Volk has spent time researching bullying in Niagara classrooms and beyond. A member of Brock Research on Aggression and Victimization Experiences (BRAVE), one of Canada’s largest teams of child and youth bullying experts, Volk cautions that failing to consider bullying important actually makes it a more serious problem, and that with an abundance of research showing that the effects of bullying can last for years to come, ignoring or dismissing it as a rite of passage should never be an option.

He draws a comparison to physical injury when considering the potential impact of bullying.

“If you exercise your muscles, you make them sore and they become stronger, and similarly, if you experience social stress, you have to figure out conflict and navigate challenge to develop stronger social skills,” says Volk.

“The problem in both cases is when you have extreme levels of stress and it causes a bone to break or causes damage to one’s mental well-being.”

Volk notes that even once a broken bone is healed, it is never as strong as it was before — and the same is true for those who are bullied.

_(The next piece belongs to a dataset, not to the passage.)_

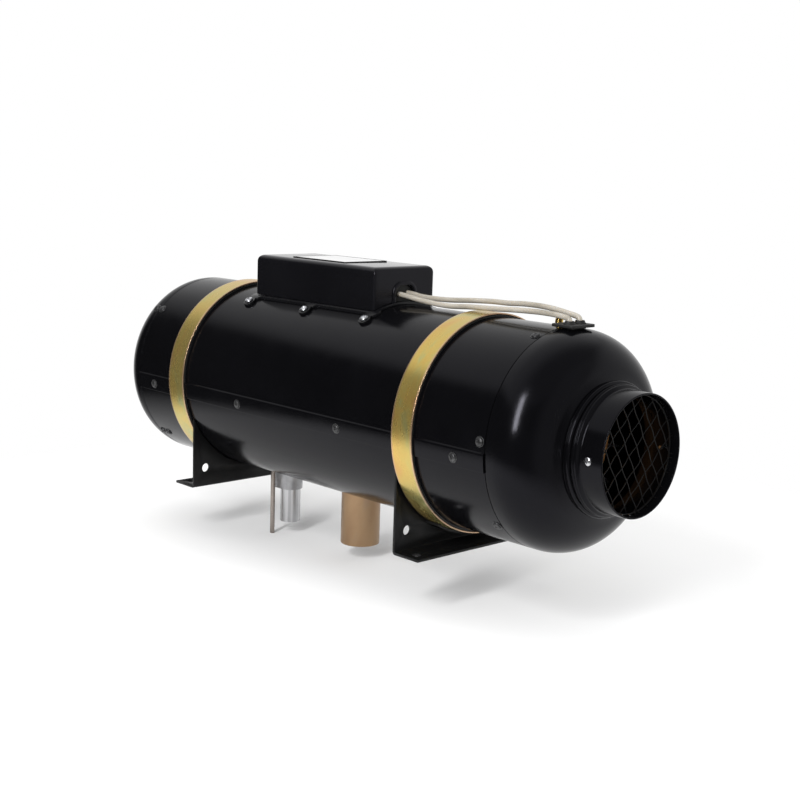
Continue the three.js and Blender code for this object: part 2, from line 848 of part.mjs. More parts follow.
function airInletStub() {
  const inner = airPortRadius - airPortWall;
  return turnedUpright(
    [
      [inner, -105 - seat],
      [airPortRadius, -105 - seat],
      [airPortRadius, airPortBottom + 1],
      [airPortRadius - 0.5, airPortBottom],
      [inner, airPortBottom],
    ],
    airPortX,
    0,
    24,
  );
}

function exhaustStub() {
  const inner = exhaustRadius - exhaustWall;
  return turnedUpright(
    [
      [inner, -90 - seat],
      [exhaustRadius + 4, -90 - seat],
      [exhaustRadius + 4, -93.5],
      [exhaustRadius, -94],
      [exhaustRadius, exhaustBottom + 1],
      [exhaustRadius - 0.6, exhaustBottom],
      [inner, exhaustBottom],
    ],
    exhaustX,
    0,
    24,
  );
}

function fuelPipe() {
  const bend = 14;
  const path = new THREE.CurvePath();
  path.add(new THREE.LineCurve3(
    new THREE.Vector3(fuelX, fuelY, fuelBottom),
    new THREE.Vector3(fuelX, fuelY, fuelY - bend),
  ));
  path.add(new THREE.QuadraticBezierCurve3(
    new THREE.Vector3(fuelX, fuelY, fuelY - bend),
    new THREE.Vector3(fuelX, fuelY, fuelY),
    new THREE.Vector3(fuelX + bend, fuelY, fuelY),
  ));
  path.add(new THREE.LineCurve3(
    new THREE.Vector3(fuelX + bend, fuelY, fuelY),
    new THREE.Vector3(housingFront - 3, fuelY, fuelY),
  ));
  const section = new THREE.Shape(
    Array.from({ length: 8 }, (_, k) => {
      const [u, v] = onCircle(fuelRadius, 45 * k);
      return new THREE.Vector2(u, v);
    }),
  );
  return solidOf(new THREE.ExtrudeGeometry(section, { steps: 18, extrudePath: path, bevelEnabled: false }));
}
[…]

“For some children, the stress of bullying is overwhelming, and it causes damage that we know impacts mental and physical health for decades,” he says.

“But we don’t know ahead of time which kids are going to be resilient and overcome that stress and which kids are not.”

Volk says that parents may assume their child is insulated from harmful effects of bullying, but that they need to consider how different factors in a child’s life can combine to increase vulnerability at any given time.

“A child who is strong and athletic can slip and tumble in the wrong way playing a contact sport, get a concussion, and that’s the end of their sporting career,” he says.

“In the same way, a child who hears that their grandmother is dying might then be called horrible names in gym class and that vulnerability causes the damage to happen.”

Volk emphasizes that there are no group benefits when it comes to bullying.

“Unlike in sports, where some risky play is good for child development, there’s really no positive for a group when it comes to bullying,” he says.

“And because we can’t tell how any one child might be affected, there is no safe level of risk for bullying.”

Instead, Volk says that it’s critical for adults to step in when a child is being bullied.

“If a child is being bullied or says they're being bullied, then we need to stop and take that seriously,” he says.

“Adults need to be involved to restore the power balance. Remember, the bully has chosen this victim because they are not able to effectively fight back, so the fight is unfair. And if we trivialize it, we’re making it worse.”